Tonio desvió la mirada y agachó un poco la cabeza. Después de una larga pausa, preguntó:

– ¿Pero es que él no la ha hecho feliz? -El tono de su voz era desesperado.

– Tan feliz como cualquiera podría hacerla, durante un tiempo -contestó Alessandro. Estudió a Tonio. Parecía sopesar el doble filo de la pregunta-. Ella llora por ti, Tonio. Nunca ha dejado de hacerlo. Cuando supo que ibas a actuar en Roma, la posibilidad de verte se convirtió en su obsesión. Uno de sus solemnes encargos es llevarle la partitura de la obra y hacerle un detallado relato de todo lo que he visto. -Esbozó una leve sonrisa. Entonces, en un tono apenas audible añadió-: Tu madre atraviesa una situación insostenible.

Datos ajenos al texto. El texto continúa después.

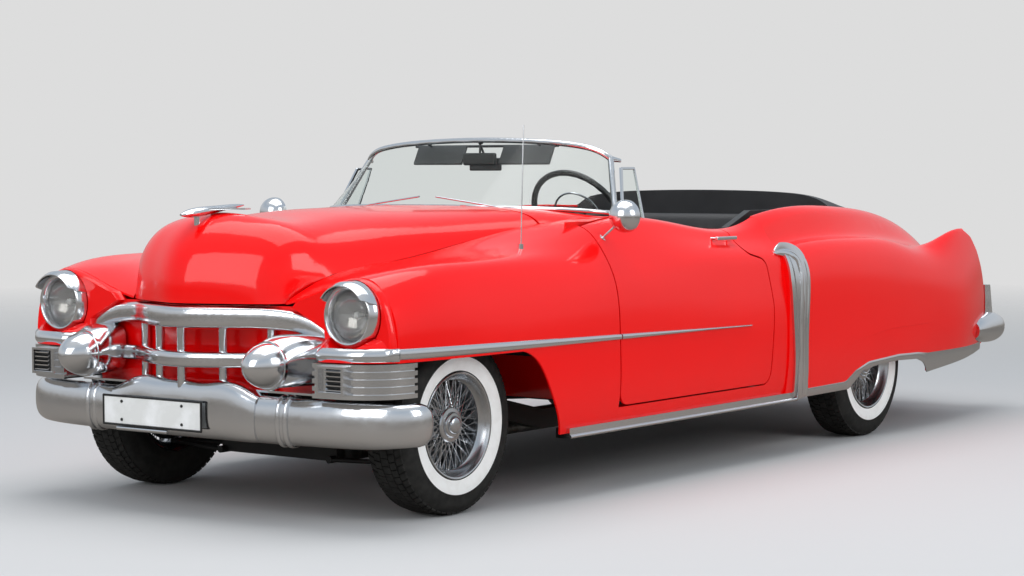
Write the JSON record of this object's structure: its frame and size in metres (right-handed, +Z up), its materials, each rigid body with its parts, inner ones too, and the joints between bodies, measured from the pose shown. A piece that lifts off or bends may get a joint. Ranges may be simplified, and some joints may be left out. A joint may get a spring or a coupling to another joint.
{
  "type": "convertible car",
  "caption": "Full-size two-door open car with a fixed windshield, spoked whitewall wheels and working doors, hood, trunk lid and steering.",
  "frame": {"origin": "on the floor under the middle of the bounding box", "axes": "+X is the car's left, the car faces -Y, +Z is up"},
  "size_m": [2.0564, 5.6054, 1.481],
  "materials": {
    "red_paint": "gloss",
    "bright_chrome": "polished",
    "clear_glass": "clear",
    "whitewall_tyre": "matt rubber with a white band",
    "wheel_chrome": "polished",
    "forged_steel": "painted black",
    "black_frame": "satin black",
    "engine_iron": "painted",
    "lamp_glass": "fluted",
    "red_lens": "translucent red",
    "dark_carpet": "short pile",
    "tank_steel": "plain",
    "dark_leather": "grained",
    "dash_paint": "semi gloss",
    "black_plastic": "moulded",
    "dark_vinyl": "smooth vinyl"
  },
  "bodies": {
    "car_body": {"front_fender_left": "red_paint", "front_fender_right": "red_paint", "body_pillars": "red_paint", "quarter_panel_left": "red_paint", "quarter_panel_right": "red_paint", "fender_skirts": "red_paint", "windshield_frame": "bright_chrome", "windshield_glass": "clear_glass", "cowl": "red_paint", "deck_panel": "red_paint", "tail_panel": "red_paint", "chassis_frame": "black_frame", "front_suspension": "black_frame", "rear_axle": "black_frame", "engine": "engine_iron", "front_bumper": "bright_chrome", "nose_panel": "red_paint", "grille": "bright_chrome", "headlamp_lenses": "lamp_glass", "lamp_bezels": "bright_chrome", "tail_lamps": "red_lens", "rear_bumper": "bright_chrome", "floor_pan": "dark_carpet", "rear_bulkhead": "dark_carpet", "wheelhouses": "black_frame", "fuel_tank": "tank_steel", "exhaust": "tank_steel", "front_seat": "dark_leather", "rear_seat": "dark_leather", "rear_side_trim": "dark_leather", "dashboard": "dash_paint", "steering_column": "black_plastic", "sun_visors": "dark_vinyl", "body_trim": "bright_chrome", "wipers_and_antenna": "bright_chrome"},
    "door_left": {"door_left": "red_paint", "vent_glass_left": "clear_glass", "door_fittings_left": "bright_chrome"},
    "door_right": {"door_right": "red_paint", "vent_glass_right": "clear_glass", "door_fittings_right": "bright_chrome"},
    "hood": {"hood": "red_paint", "hood_ornament": "bright_chrome"},
    "trunk_lid": {"trunk_lid": "red_paint"},
    "top_cover": {"top_cover": "red_paint"},
    "knuckle_left": {"knuckle_left": "forged_steel"},
    "knuckle_right": {"knuckle_right": "forged_steel"},
    "wheel_front_left": {"wheel_front_left": "wheel_chrome", "tyre_front_left": "whitewall_tyre"},
    "wheel_front_right": {"wheel_front_right": "wheel_chrome", "tyre_front_right": "whitewall_tyre"},
    "wheel_rear_left": {"wheel_rear_left": "wheel_chrome", "tyre_rear_left": "whitewall_tyre"},
    "wheel_rear_right": {"wheel_rear_right": "wheel_chrome", "tyre_rear_right": "whitewall_tyre"},
    "steering_wheel": {"steering_wheel": "black_plastic"}
  },
  "joints": [
    {"name": "steer_left", "type": "hinge", "parent": "car_body", "child": "knuckle_left", "pos_m": [0.659, -2.019, 0.342], "axis": [0, 0, 1], "range_deg": [-30, 30]},
    {"name": "steer_right", "type": "hinge", "parent": "car_body", "child": "knuckle_right", "pos_m": [-0.659, -2.019, 0.342], "axis": [0, 0, 1], "range_deg": [-31, 31]},
    {"name": "spin_front_left", "type": "hinge", "parent": "knuckle_left", "child": "wheel_front_left", "pos_m": [0.741, -2.019, 0.342], "axis": [1, 0, 0], "continuous": true},
    {"name": "spin_front_right", "type": "hinge", "parent": "knuckle_right", "child": "wheel_front_right", "pos_m": [-0.741, -2.019, 0.342], "axis": [1, 0, 0], "continuous": true},
    {"name": "spin_rear_left", "type": "hinge", "parent": "car_body", "child": "wheel_rear_left", "pos_m": [0.801, 1.181, 0.342], "axis": [1, 0, 0], "continuous": true},
    {"name": "spin_rear_right", "type": "hinge", "parent": "car_body", "child": "wheel_rear_right", "pos_m": [-0.801, 1.181, 0.342], "axis": [1, 0, 0], "continuous": true},
    {"name": "steering_turn", "type": "hinge", "parent": "car_body", "child": "steering_wheel", "pos_m": [0.38, -0.575, 1.1], "axis": [0, 0.866, 0.5], "range_deg": [-545, 545]},
    {"name": "door_left_swing", "type": "hinge", "parent": "car_body", "child": "door_left", "pos_m": [0.965, -1.217, 0.55], "axis": [0, 0, 1], "range_deg": [-62, 0]},
    {"name": "door_right_swing", "type": "hinge", "parent": "car_body", "child": "door_right", "pos_m": [-0.965, -1.217, 0.55], "axis": [0, 0, 1], "range_deg": [0, 62]},
    {"name": "hood_lift", "type": "hinge", "parent": "car_body", "child": "hood", "pos_m": [0, -1.175, 1.128], "axis": [1, 0, 0], "range_deg": [-48, 0]},
    {"name": "trunk_lift", "type": "hinge", "parent": "car_body", "child": "trunk_lid", "pos_m": [0, 1.365, 1.077], "axis": [1, 0, 0], "range_deg": [0, 55]},
    {"name": "top_cover_lift", "type": "hinge", "parent": "car_body", "child": "top_cover", "pos_m": [0, 1.365, 1.097], "axis": [1, 0, 0], "range_deg": [-50, 0]}
  ],
  "couplings": [
    {"joint": "steer_right", "follows": "steer_left", "ratio": 1},
    {"joint": "steering_turn", "follows": "steer_left", "ratio": 18}
  ]
}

Tonio absorbió aquellas palabras en silencio, sin mirar a Alessandro.

Cuando habló lo hizo con voz tensa y forzada.

– ¿Y mi hermano? -preguntó-. ¿Le es fiel?

– Ha vivido tanto como cuatro hombres a la vez -dijo Alessandro. Su rostro se endureció-. Se ha dedicado con tesón a la vida pública, pero debido a sus deseos insaciables son pocos los que lo admiran en privado.

– ¿Ella lo sabe?

– No lo creo -respondió Alessandro-. Él se muestra muy atento con tu madre, pero parece no saciarse nunca de mujeres, ni de apuestas, ni de vino…

– Y esas mujeres… -dijo Tonio con voz monótona, al tiempo que sus dedos tocaban las manos de Alessandro-, háblame de ellas, ¿de qué tipo son?

La pregunta cogió por sorpresa a Alessandro. Nunca lo había considerado.

– De todo tipo. -Se encogió de hombros-. Las mejores cortesanas, por descontado, viudas aburridas, de vez en cuando incluso doncellas, sobre todo si son bonitas y fáciles de seducir. Lo único que le importa es que sean bellas y que su relación no conlleve ningún escándalo.

Estudió el rostro de Tonio, intentando adivinar cómo podía afectarle todo aquello.

– Sin embargo siempre se muestra prudente y discreto. Para tu madre, él es todo su mundo… Aunque no puede darle lo único que ella quiere…, su hijo Tonio.

El rostro de Alessandro se tiñó de tristeza.

– ¿Todavía lo ama? -preguntó Tonio con un hilo de voz.

– Sí -respondió Alessandro-, pero ¿cuándo ha tenido voluntad propia? Y te aseguro que ha habido ocasiones, en estos últimos meses, en que habría sido capaz de dejar la casa a pie para venir a verte si no la hubieran retenido por la fuerza.

Tonio sacudió la cabeza. De repente se descubrió realizando una serie de pequeños movimientos involuntarios, no podía resistir todo aquello, hacía esfuerzos por no dar rienda suelta a las lágrimas. Luego se recostó en la silla y bebió el vino que Alessandro le había ofrecido.